Higgs in the media

04 July 2012 - Physics

NOS_Higgs_announcement.gif CERN today announced they have successfully detected the Higgs boson. Congratulations! Particle physics is a tremendously difficult to understand science and it is interesting to see how the news is presented in the media. Dutch television news is dominated by tax-payer financed NOS News (50 million euro budget) and commercial RTL Nieuws (25 million budget).
A RTL newsman correctly stated that the Higgs particle is so important because it gives everything its mass and not only to this brick (man is holding a brick in his hands). His colleague incorrectly stated that the Higgs particle is coming from outer space and therefore also known as the "God particle" .

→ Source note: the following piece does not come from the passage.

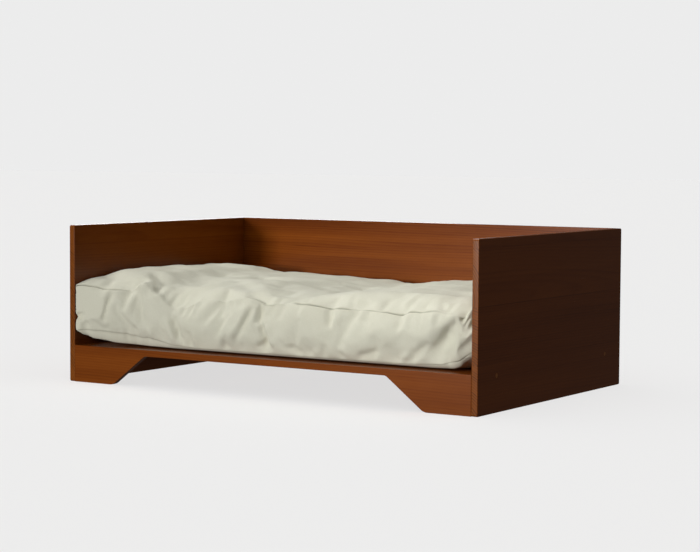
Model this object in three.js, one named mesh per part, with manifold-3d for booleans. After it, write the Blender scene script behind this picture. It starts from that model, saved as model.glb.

The NOS news people were also preoccupied with a brick. Their item (with animation) starts with the assertion that everything consists of elementary particles. The animation against a backdrop of planet Earth shows a dog, a tree, then the Dutch prime-minister (?), then a (subliminally connected) banana and then a brick! What happens next is confusing. The animation shows a brick, a magnifier and an atom, right? The voice-over however states that that if you could really zoom in you would see it is composed of really tiny particles, the quarks and electrons. This does not make sense. As a minor offence the voice-over repeatedly feels the need to translate mass as weight. Otherwise the viewers will not understand?
The animation should have stressed that the research was aimed beyond molecules and atoms at the properties of subatomic particles like protons and electrons. They could have drawn inspiration from the classic 1977 Powers of Ten.